Она произнесла первые или почти первые слова с того момента, как мы выехали из Парижа. Попытки рассказать мой сценарий провалились. Кстати, она не в духе. Может быть, она думает о своем итальянце? Когда стрелка спидометра перевалила за отметку 180, ее по-прежнему ласковый голос смирил максимальное ускорение цилиндров. Я убираю ногу со стартера так, словно отдергиваю руку от раскаленной металлической пластины. Стрелка спидометра опускается до 120. Я считаю, что она успокоилась, но минуту спустя Анук тем же тоном повторяет:
— Я ненавижу скорость.
Она даже не повышает голоса. В этом нет необходимости. Ее вздохи суть приказы. Мы наконец приезжаем в Довиль. Со скоростью в шестьдесят километров в час. Самое удивительное, что нам не удалось поговорить о фильме.
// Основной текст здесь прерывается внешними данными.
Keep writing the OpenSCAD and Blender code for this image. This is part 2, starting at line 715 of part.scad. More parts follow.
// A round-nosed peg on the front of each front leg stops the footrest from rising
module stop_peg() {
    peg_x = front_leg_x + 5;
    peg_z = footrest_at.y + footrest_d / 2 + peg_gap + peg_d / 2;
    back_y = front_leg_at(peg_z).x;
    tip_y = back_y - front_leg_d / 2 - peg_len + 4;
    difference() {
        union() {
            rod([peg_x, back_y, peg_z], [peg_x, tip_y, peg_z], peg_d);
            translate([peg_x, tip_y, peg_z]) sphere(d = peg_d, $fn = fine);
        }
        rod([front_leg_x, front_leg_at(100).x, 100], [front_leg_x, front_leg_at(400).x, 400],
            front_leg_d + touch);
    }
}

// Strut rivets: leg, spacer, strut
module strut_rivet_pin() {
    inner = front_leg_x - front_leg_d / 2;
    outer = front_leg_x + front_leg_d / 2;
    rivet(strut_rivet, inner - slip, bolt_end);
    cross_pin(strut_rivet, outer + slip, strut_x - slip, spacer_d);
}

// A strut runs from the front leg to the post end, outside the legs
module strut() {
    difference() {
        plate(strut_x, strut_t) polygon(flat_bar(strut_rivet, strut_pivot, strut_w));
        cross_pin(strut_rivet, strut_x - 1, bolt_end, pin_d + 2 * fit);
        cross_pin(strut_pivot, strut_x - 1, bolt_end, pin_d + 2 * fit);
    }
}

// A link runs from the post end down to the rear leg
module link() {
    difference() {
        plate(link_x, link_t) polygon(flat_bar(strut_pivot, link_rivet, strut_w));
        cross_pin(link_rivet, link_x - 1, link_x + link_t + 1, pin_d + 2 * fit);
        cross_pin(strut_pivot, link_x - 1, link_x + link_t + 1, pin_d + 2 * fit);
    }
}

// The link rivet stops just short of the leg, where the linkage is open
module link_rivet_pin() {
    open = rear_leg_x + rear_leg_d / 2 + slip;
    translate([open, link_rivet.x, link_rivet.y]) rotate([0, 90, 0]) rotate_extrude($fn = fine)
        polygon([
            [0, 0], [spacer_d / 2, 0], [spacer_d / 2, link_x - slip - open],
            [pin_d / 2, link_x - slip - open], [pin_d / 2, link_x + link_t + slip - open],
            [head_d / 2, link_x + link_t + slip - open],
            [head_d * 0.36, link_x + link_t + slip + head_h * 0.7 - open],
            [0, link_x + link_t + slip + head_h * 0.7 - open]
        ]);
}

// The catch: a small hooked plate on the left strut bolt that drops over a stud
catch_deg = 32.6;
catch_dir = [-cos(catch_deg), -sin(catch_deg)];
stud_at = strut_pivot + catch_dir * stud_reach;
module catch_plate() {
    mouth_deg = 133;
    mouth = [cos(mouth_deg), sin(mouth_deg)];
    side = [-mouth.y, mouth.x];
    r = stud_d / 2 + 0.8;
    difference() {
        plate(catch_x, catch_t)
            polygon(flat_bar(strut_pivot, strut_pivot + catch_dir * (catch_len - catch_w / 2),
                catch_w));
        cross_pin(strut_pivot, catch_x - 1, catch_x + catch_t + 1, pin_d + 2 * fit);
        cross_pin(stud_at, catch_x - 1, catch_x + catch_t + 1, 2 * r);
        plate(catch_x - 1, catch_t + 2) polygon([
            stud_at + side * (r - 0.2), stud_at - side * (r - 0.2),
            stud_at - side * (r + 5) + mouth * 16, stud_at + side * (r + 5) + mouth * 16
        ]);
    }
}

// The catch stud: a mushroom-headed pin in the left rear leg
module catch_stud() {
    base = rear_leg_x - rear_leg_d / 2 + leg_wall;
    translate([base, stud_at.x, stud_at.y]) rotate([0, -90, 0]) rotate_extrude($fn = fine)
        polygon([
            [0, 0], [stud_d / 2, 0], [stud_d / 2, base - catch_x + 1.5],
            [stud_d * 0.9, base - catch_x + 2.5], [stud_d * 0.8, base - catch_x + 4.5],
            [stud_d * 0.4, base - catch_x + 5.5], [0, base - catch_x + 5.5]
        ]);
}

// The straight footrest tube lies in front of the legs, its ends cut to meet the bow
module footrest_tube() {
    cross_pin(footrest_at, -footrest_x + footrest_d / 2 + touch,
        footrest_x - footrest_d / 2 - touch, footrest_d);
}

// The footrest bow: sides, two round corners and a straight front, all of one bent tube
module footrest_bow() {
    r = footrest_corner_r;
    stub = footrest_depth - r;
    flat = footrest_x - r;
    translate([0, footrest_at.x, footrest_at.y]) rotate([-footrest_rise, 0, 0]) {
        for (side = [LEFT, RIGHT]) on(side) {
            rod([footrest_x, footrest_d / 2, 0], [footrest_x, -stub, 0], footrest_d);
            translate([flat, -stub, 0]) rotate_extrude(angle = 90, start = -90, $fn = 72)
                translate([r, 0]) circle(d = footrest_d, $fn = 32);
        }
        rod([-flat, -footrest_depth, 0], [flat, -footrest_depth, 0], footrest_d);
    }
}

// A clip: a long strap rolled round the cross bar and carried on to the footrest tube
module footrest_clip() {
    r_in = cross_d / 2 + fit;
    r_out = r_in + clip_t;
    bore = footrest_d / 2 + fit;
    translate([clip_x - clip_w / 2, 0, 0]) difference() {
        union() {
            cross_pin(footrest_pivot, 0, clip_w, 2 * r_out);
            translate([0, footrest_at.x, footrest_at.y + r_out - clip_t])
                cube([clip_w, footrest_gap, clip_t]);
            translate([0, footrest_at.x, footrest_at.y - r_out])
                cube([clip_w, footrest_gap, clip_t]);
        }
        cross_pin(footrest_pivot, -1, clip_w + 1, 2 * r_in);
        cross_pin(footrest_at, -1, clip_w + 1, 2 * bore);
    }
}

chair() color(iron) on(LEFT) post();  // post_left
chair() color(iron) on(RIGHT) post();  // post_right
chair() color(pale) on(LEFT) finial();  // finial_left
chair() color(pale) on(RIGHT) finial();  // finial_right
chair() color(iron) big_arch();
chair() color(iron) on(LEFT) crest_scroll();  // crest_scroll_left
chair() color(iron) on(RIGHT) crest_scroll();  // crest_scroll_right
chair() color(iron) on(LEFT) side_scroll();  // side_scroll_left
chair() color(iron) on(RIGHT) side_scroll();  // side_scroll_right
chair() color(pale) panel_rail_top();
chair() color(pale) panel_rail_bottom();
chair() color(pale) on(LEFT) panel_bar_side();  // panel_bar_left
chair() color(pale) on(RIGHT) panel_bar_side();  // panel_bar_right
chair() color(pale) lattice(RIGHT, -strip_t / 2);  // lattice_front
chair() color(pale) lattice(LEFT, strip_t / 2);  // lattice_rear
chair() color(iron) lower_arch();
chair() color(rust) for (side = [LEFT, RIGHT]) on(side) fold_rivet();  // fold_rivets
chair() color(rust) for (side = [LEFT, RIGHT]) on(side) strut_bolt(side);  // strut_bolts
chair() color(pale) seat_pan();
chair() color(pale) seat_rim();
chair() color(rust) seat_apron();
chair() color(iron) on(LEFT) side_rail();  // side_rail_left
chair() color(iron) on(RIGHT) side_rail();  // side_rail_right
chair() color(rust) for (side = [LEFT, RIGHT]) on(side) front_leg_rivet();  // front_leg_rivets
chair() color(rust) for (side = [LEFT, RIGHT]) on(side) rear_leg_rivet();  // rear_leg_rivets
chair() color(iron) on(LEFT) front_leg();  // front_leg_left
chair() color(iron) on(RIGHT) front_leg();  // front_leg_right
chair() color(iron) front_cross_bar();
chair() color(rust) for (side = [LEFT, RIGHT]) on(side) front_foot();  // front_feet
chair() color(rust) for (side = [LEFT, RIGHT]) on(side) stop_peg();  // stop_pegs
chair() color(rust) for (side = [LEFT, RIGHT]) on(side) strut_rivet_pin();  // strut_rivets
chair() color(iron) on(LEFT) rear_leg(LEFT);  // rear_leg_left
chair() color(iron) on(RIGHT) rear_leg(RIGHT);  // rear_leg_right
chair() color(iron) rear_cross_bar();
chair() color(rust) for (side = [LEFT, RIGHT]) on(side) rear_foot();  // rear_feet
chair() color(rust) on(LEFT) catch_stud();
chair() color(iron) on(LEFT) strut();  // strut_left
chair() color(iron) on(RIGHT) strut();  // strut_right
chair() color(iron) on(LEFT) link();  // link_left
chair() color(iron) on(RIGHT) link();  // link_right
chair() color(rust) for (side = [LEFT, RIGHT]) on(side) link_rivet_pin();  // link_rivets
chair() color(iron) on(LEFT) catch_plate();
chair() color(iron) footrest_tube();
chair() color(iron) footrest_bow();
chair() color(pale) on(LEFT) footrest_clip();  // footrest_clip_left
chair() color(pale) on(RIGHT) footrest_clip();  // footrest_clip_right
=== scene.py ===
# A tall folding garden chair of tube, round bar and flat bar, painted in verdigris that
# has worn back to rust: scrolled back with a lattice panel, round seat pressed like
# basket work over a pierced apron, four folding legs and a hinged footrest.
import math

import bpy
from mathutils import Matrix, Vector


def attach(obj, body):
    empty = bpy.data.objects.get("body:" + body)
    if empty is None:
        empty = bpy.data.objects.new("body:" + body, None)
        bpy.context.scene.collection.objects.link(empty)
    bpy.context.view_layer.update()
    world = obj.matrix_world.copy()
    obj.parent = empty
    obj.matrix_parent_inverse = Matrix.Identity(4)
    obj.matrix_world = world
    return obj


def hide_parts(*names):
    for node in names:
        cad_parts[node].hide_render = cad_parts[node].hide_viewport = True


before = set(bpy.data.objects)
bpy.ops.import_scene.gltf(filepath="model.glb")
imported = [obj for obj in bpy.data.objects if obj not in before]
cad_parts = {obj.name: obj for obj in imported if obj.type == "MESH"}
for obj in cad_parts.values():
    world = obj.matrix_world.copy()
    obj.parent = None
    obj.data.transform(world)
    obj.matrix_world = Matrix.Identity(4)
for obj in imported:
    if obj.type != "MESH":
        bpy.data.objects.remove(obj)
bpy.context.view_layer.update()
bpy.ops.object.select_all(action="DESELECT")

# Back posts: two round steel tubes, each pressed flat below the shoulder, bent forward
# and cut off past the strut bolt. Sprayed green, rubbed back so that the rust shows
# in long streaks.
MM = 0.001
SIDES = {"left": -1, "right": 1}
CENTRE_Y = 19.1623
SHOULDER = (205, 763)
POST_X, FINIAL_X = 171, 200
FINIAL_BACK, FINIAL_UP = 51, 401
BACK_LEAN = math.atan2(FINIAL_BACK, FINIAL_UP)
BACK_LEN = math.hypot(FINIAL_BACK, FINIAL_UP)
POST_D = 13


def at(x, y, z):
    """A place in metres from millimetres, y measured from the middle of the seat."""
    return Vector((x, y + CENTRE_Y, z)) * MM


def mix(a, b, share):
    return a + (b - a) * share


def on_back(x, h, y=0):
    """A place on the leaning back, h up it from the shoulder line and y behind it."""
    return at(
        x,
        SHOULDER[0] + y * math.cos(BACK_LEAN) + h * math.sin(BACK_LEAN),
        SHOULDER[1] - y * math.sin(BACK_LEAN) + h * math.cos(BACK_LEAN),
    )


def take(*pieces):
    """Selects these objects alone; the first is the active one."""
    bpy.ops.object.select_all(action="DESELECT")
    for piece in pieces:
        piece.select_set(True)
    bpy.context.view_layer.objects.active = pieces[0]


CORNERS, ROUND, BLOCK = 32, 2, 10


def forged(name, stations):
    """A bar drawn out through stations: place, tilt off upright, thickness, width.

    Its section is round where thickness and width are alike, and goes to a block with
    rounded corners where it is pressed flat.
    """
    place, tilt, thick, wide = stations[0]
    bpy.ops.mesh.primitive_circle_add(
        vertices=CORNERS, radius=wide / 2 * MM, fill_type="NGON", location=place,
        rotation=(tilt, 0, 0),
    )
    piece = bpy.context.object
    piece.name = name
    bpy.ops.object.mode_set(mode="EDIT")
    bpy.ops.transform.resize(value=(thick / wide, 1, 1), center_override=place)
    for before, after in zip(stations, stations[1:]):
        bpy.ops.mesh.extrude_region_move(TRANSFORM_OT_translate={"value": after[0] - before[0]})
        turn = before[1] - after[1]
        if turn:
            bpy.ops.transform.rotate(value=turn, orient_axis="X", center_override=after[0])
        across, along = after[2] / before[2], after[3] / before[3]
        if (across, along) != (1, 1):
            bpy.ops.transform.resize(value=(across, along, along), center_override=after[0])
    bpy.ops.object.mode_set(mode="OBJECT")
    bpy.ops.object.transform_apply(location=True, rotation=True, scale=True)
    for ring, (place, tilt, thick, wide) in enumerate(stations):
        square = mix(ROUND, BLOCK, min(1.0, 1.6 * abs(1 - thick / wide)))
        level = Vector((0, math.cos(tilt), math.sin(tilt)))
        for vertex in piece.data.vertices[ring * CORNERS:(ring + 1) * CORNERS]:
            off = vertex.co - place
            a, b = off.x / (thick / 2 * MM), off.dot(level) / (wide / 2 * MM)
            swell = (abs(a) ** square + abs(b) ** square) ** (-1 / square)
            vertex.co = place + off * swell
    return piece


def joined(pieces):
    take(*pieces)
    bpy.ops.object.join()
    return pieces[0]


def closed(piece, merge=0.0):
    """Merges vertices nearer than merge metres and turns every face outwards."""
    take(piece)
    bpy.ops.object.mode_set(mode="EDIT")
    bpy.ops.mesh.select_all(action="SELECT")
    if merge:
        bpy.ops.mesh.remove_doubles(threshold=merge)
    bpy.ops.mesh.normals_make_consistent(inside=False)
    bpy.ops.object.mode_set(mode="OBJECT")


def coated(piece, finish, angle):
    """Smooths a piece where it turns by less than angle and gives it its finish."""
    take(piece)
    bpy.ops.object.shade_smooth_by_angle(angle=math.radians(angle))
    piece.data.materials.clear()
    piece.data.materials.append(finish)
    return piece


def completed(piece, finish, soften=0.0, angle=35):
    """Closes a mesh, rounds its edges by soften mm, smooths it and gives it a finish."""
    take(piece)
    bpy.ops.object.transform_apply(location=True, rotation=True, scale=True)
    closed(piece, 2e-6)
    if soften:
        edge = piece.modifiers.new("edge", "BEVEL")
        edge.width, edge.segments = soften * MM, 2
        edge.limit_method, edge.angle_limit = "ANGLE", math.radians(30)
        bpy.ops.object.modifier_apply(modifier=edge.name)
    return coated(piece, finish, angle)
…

— Это неважно, — замечает Анук. — Я пойду немного отдохнуть, а перед обедом вы зайдете ко мне и все расскажете.
Я привез Анук в отель «Норманди». Когда несколько недель назад я приезжал сюда на «разведку» с директором моей картины Жаком Вильдьё, администрация отеля любезно предложила поселить у них всю съемочную группу, сделав нам скидку (стоял декабрь, был мертвый сезон), и разрешила использовать свои номера для съемки. Что я и намеревался сделать в большинстве интерьерных сцен. Я использовал часы, отделявшие меня от встречи с Анук Эме, чтобы в компании главного оператора отправиться на пляж снять несколько планов. Свет, как здесь часто случается, был каким-то призрачным. Хотя время было другое, я снова обрел волшебство того замечательного утра, в какое все и началось. Я решительно «складываю в ящик» образы, которые — я уверен — найдут свое естественное место в моем фильме. Мужчину, который с собакой идет по кромке моря… Собаку, прыгающую по волнам… Здесь одиночество создано для того, чтобы быть запечатленным. Как и было условлено, я захожу в номер к Анук за час до обеда. Она, кажется, расслабилась.
— Я вас слушаю, — говорит она.
Усаживаюсь и начинаю рассказывать мой сюжет. Через четверть часа Анук засыпает. Вероятно, ее разбудило мое молчание. Она мило извиняется, объясняя мне, что устала (это я, кажется, понял). Без сомнения, виной тому поездка и свежий воздух. Она предлагает мне возобновить наш разговор после обеда. Это и будет сделано с удовольствием. В конце концов, мы приехали совсем недавно и торопиться нам некуда. И потом, мы лишь в начале пути, и мои запасы терпения пока неисчерпаемы.